Where a transaction is 1 domain event
When a command arrives at the application server, a command handler starts
a transaction, invokes a command operation on the root entity, and commits or
rolls back the transaction
The command operation on the root entity plays a role akin to the
control procedure in a transaction script. It guarantees the consistency of changes made within
the aggregate. It performs the business logic of the
operation, which results in either success or failure. It can publish Events
that record the result of business logic performed and/or data updated.
Where a transaction is more than 1 domain event
Where a transaction command spans two or more domain
events, affecting two or more aggregates, life becomes complex. If each domain
event is coded as a discrete transaction, then extra “compensating
transactions” may be needed to restore data integrity. Read my article on microservices for more.
Command
Query Responsibility Separation (CQRS) and data replication
These work together because the CQSR pattern separates
Command and Query application components.
This helps you to separate underlying data stores
(between update and reporting) if required.
DDD and CQRS
These work together because both
separate the processing of update Commands and Queries.
Commands trigger update
transactions which act on aggregates in the Domain Model.

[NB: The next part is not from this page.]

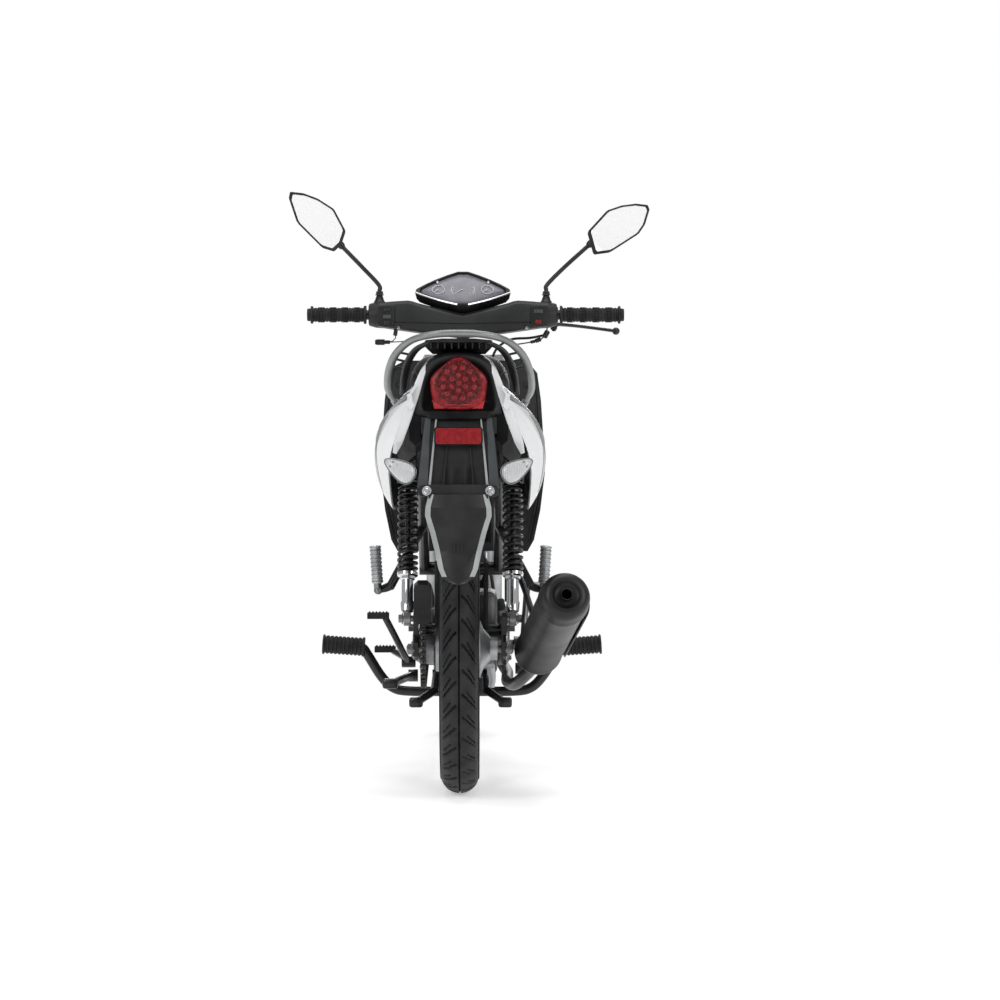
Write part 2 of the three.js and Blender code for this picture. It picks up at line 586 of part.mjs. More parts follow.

Queries can be done using a
different and more efficient approach, like directly executing stored
procedures through a thin API Layer.
DDD, CQRS,
and Event Sourcing
Where these three
are combined, the root entities in a Domain Model are responsible for:
· accepting input Commands (from a Command
Handler)
· validating Commands
· applying Commands to data within the
aggregate entity
· saving one or more Events (via transactions) in
an event store.
But transaction scripts can equally well publish Events (for others to
consume) and log Events (for subsequent query and replay).And you don’t need DDD or CQRS to
design microservices, separate database update transactions from queries,
publish Events, or use Event Sourcing.